- [OBJECTIVE]
What follows is a listing; restate every line of it word for word.

- [MATERIAL PROVIDED]
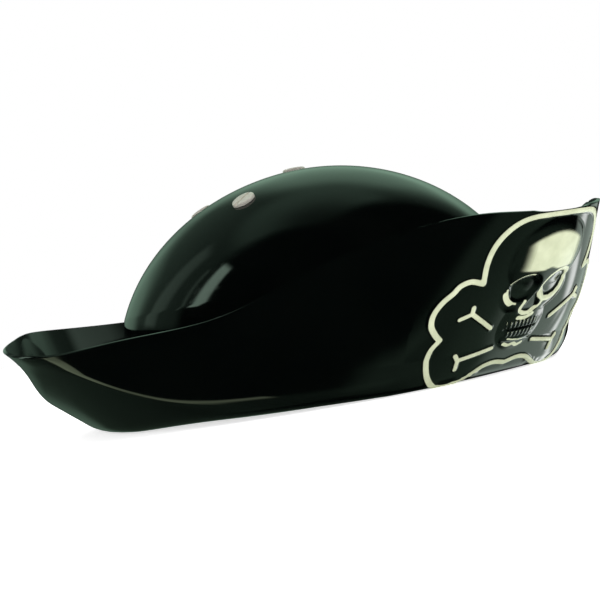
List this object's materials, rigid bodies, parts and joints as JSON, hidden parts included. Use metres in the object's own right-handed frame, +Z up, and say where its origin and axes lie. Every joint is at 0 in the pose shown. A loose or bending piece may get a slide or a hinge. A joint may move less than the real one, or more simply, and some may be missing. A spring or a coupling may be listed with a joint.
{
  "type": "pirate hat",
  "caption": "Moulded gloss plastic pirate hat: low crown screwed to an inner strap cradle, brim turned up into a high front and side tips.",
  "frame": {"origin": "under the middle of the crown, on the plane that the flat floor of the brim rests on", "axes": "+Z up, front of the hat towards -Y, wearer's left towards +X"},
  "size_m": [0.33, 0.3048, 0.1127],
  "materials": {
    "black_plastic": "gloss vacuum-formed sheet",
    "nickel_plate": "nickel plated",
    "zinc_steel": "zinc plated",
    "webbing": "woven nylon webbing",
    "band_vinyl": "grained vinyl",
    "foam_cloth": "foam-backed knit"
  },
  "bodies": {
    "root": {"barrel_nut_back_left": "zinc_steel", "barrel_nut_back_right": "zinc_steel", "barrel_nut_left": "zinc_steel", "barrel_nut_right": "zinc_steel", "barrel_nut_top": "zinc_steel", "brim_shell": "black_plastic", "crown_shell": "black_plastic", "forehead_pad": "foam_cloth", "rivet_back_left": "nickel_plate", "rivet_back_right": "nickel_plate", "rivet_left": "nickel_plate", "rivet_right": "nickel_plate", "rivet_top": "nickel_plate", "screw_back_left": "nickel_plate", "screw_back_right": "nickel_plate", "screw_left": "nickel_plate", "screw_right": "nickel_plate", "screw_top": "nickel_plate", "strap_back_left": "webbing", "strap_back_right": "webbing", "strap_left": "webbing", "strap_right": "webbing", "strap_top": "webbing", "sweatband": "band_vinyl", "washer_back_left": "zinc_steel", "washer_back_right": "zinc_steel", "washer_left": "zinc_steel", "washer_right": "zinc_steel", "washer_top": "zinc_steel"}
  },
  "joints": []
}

- [RESULT FOR THIS TASK]
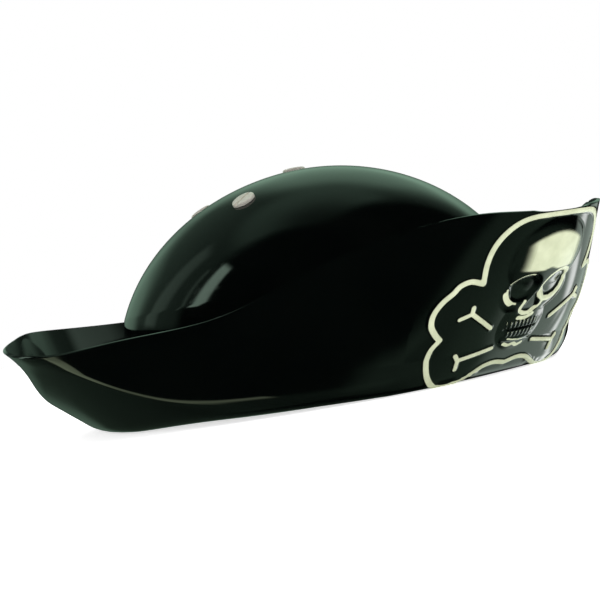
List this object's materials, rigid bodies, parts and joints as JSON, hidden parts included. Use metres in the object's own right-handed frame, +Z up, and say where its origin and axes lie. Every joint is at 0 in the pose shown. A loose or bending piece may get a slide or a hinge. A joint may move less than the real one, or more simply, and some may be missing. A spring or a coupling may be listed with a joint.
{
  "type": "pirate hat",
  "caption": "Moulded gloss plastic pirate hat: low crown screwed to an inner strap cradle, brim turned up into a high front and side tips.",
  "frame": {"origin": "under the middle of the crown, on the plane that the flat floor of the brim rests on", "axes": "+Z up, front of the hat towards -Y, wearer's left towards +X"},
  "size_m": [0.33, 0.3048, 0.1127],
  "materials": {
    "black_plastic": "gloss vacuum-formed sheet",
    "nickel_plate": "nickel plated",
    "zinc_steel": "zinc plated",
    "webbing": "woven nylon webbing",
    "band_vinyl": "grained vinyl",
    "foam_cloth": "foam-backed knit"
  },
  "bodies": {
    "root": {"barrel_nut_back_left": "zinc_steel", "barrel_nut_back_right": "zinc_steel", "barrel_nut_left": "zinc_steel", "barrel_nut_right": "zinc_steel", "barrel_nut_top": "zinc_steel", "brim_shell": "black_plastic", "crown_shell": "black_plastic", "forehead_pad": "foam_cloth", "rivet_back_left": "nickel_plate", "rivet_back_right": "nickel_plate", "rivet_left": "nickel_plate", "rivet_right": "nickel_plate", "rivet_top": "nickel_plate", "screw_back_left": "nickel_plate", "screw_back_right": "nickel_plate", "screw_left": "nickel_plate", "screw_right": "nickel_plate", "screw_top": "nickel_plate", "strap_back_left": "webbing", "strap_back_right": "webbing", "strap_left": "webbing", "strap_right": "webbing", "strap_top": "webbing", "sweatband": "band_vinyl", "washer_back_left": "zinc_steel", "washer_back_right": "zinc_steel", "washer_left": "zinc_steel", "washer_right": "zinc_steel", "washer_top": "zinc_steel"}
  },
  "joints": []
}